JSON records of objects
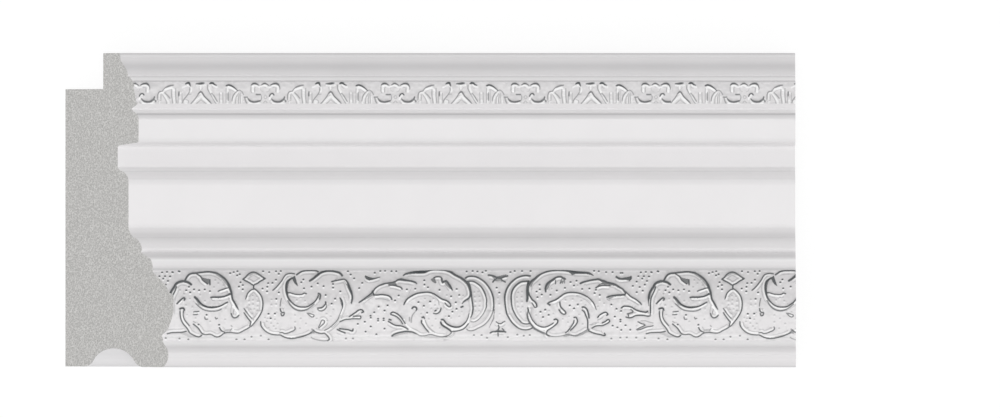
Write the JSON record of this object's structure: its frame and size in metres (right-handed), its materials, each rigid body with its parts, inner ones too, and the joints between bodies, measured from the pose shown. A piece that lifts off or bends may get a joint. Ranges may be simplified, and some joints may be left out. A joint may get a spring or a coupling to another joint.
{
  "type": "decorative wall moulding",
  "caption": "Embossed white wall moulding, mitred at one end and square at the other, with a rebated back behind its lip and a half-round cable groove along its foot.",
  "frame": {"origin": "centre of the rectangle the moulding rests on when it lies on its flat back: mid-length, mid-height of the face, at the back face", "axes": "+X along the length, from the mitred end to the square end; +Y up the face, from the grooved foot edge to the rebated lip; +Z out from the back, towards the ornament"},
  "size_m": [0.17, 0.073, 0.026],
  "materials": {
    "white_finish": "white factory coating with a soft satin sheen",
    "cut_foam": "raw sawn foam, grey and finely speckled"
  },
  "bodies": {
    "root": {"moulding": "white_finish"}
  },
  "joints": []
}
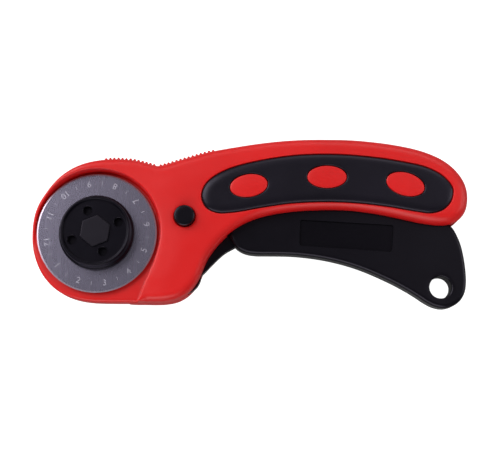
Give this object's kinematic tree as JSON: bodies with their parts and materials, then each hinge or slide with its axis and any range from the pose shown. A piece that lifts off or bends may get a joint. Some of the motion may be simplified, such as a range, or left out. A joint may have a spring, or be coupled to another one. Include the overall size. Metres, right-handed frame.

What the task requires: Write the material out again word for word.

Task answer:
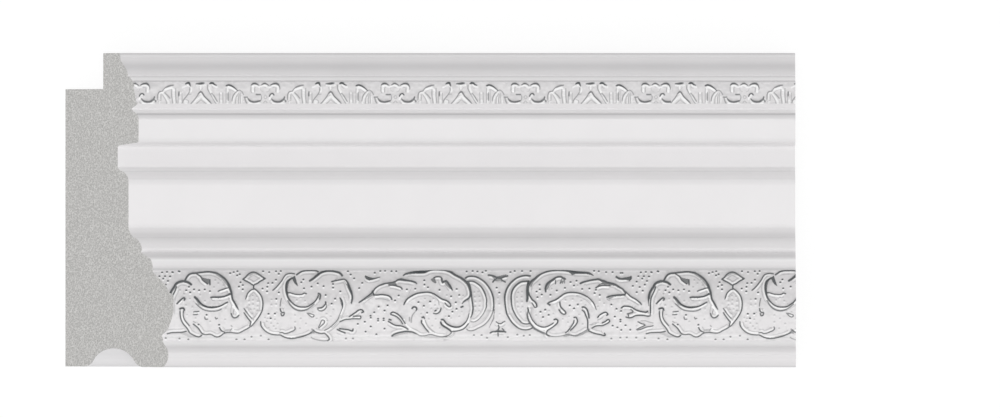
Write the JSON record of this object's structure: its frame and size in metres (right-handed), its materials, each rigid body with its parts, inner ones too, and the joints between bodies, measured from the pose shown. A piece that lifts off or bends may get a joint. Ranges may be simplified, and some joints may be left out. A joint may get a spring or a coupling to another joint.
{
  "type": "decorative wall moulding",
  "caption": "Embossed white wall moulding, mitred at one end and square at the other, with a rebated back behind its lip and a half-round cable groove along its foot.",
  "frame": {"origin": "centre of the rectangle the moulding rests on when it lies on its flat back: mid-length, mid-height of the face, at the back face", "axes": "+X along the length, from the mitred end to the square end; +Y up the face, from the grooved foot edge to the rebated lip; +Z out from the back, towards the ornament"},
  "size_m": [0.17, 0.073, 0.026],
  "materials": {
    "white_finish": "white factory coating with a soft satin sheen",
    "cut_foam": "raw sawn foam, grey and finely speckled"
  },
  "bodies": {
    "root": {"moulding": "white_finish"}
  },
  "joints": []
}
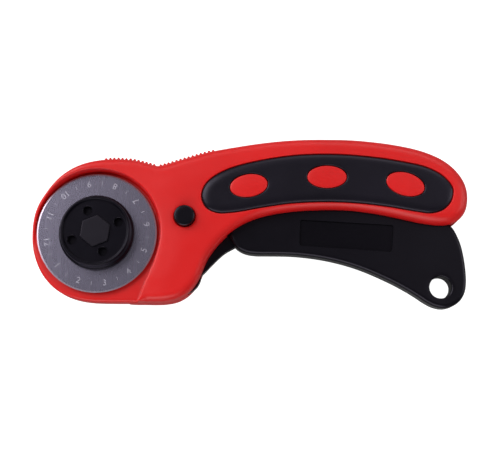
Give this object's kinematic tree as JSON: bodies with their parts and materials, then each hinge or slide with its axis and any range from the pose shown. A piece that lifts off or bends may get a joint. Some of the motion may be simplified, such as a range, or left out. A joint may have a spring, or be coupled to another one. Include the overall size. Metres, right-handed frame.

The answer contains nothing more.